The EPA estimates that from the soot and smog reductions alone, for every dollar invested through the Clean Power Plan, American families will see up to $7 in health benefits.

The Clean Power Plan will reduce smaller pollutants that contribute to the soot and smog that make people sick.

“We are concerned about smaller particulate matter — PM2.5, sulfur dioxide and nitrogen dioxide — and anytime we have the ability to reduce them, the health field is supportive of that,” Jacobs confirmed.

In the U.S., there are 1,000 fossil fuel-fired power plants with 3,000 units covered by the plan. Utility planners are already making plans to address an aging fleet; the average age of coal units is 42 years; the average age of oil units is 36 years; and the average age of natural gas combined cycle units is 14 years.

State climate, energy efficiency and renewable energy policy statistics are in place in some states, cities and businesses which have set energy efficiency targets increasing their use of renewable energy to cut carbon pollution.

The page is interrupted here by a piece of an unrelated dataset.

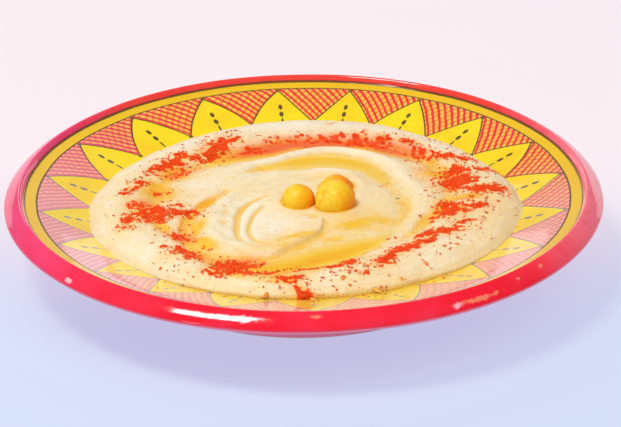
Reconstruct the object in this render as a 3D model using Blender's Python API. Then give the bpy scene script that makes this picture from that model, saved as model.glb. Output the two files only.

Ohio law contains an alternative energy portfolio standard requiring 25 percent of electricity sold by Ohio’s electric distribution utilities or electric services companies must be generated from alternative energy sources by 2025. At least half of this energy must come from renewable energy sources, such as solar, wind, biomass and hydro with a minimum of one-half percent coming from solar resources. One-half of the renewable energy facilities must be located in Ohio.

The EPA also reports that there are currently 47 states with utilities that run demand-side energy efficiency programs, 38 states with renewable portfolio standards or goals, 10 states with market based greenhouse gas emissions programs and 27 states with energy efficiency standards or goals.

Each state’s initial plan or complete plan is due June 30, 2016, and some states may be eligible for one or two year extensions when proposing either an individual or multi-state plan.